Do you really think they'd try 10,000 blades of grass in a 10cm x 10cm square?
Prolly not as I've explained it'll be more expensive doing it on a server than in the local machine
the 10,000 blades of grass in 10cm x 10cm is what theyre doing above in the gif

I explained why its a bad concept (requires massive amounts of internet bandwidth) if you're gonna demo a proff of concept show something thats actually useful, do you remember all the kinect 1 & 2 proff of concepts, how well did they work out

heres a proof of concept I done on CPU
sorry about the terrible youtube quality (back in the old days when youtube only had crap quality)

the above gif is worse than what todays GPU's can easily do without breaking a sweat, if they want to showcase something that todays GPU's can't do than do, then do eg 1000s of golf balls rolling on a rugby field (@ 10,000 blades per 10cm x 10cm)
could a cloud of CPU/GPU's do this? yes
could it send the result over the internet 12x a sec?
nope (too much data)
the only way it can be done is if they send the final screenresult
 
Interesting example on how cloud progressing can help.
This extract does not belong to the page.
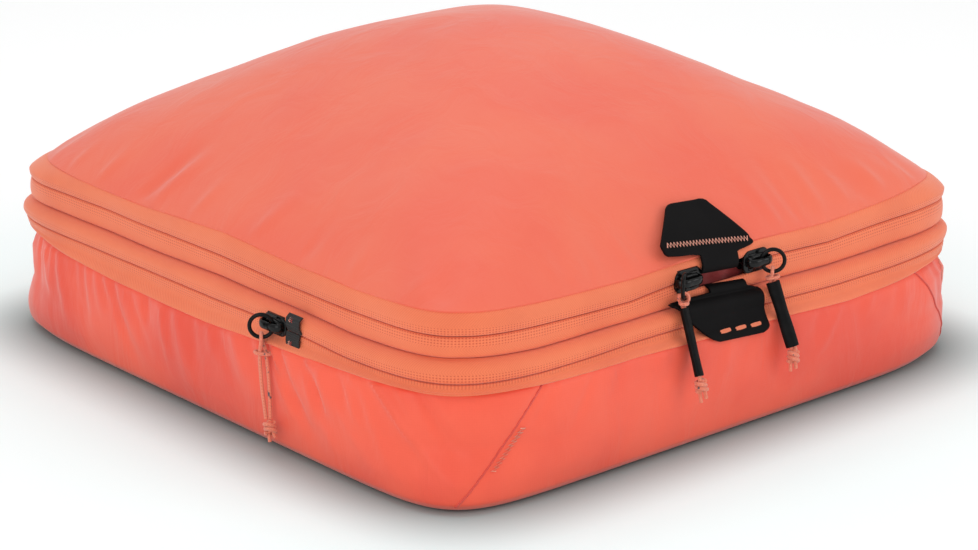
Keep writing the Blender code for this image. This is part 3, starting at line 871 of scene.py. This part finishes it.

Grass is a good use case because if cloud->client data packets get lost, delayed, etc then grass can still be approximated client side with whatever data it does receive from the cloud servers. It's one of those cases where a little error here and there won't matter unlike with stuff like animations where fingers and bones can get contorted into unnatural positions if the data isn't just right.
 
Shifty if its doing it on the cloud, I assume theyre doing some decent collision...who heres got a ~1TB/sec internet connection!
Exactly! The fact that the data requirements for using exact data are completely unrealistic shows that's not what they're doing (unless they're complete idiots and when they release the tech, are surprised to find no-one has a fast enough connection. Is that what you're anticipating?). Ergo, they have to be doing something else that work with the limits of a typical internet connection. Now imagine a field of grass and a load of bodies walking across it. Moving the physics to the cloud saves the local console from having to spend any resources solving that, while a texture or similar could be sent to the console to tweak the rendering parameters and draw the grass in correct orientation. Now expand that to things like footstep and tire tread calculation, sending back pieces of computed deformation maps for the local console to apply to the geometry, or whatever.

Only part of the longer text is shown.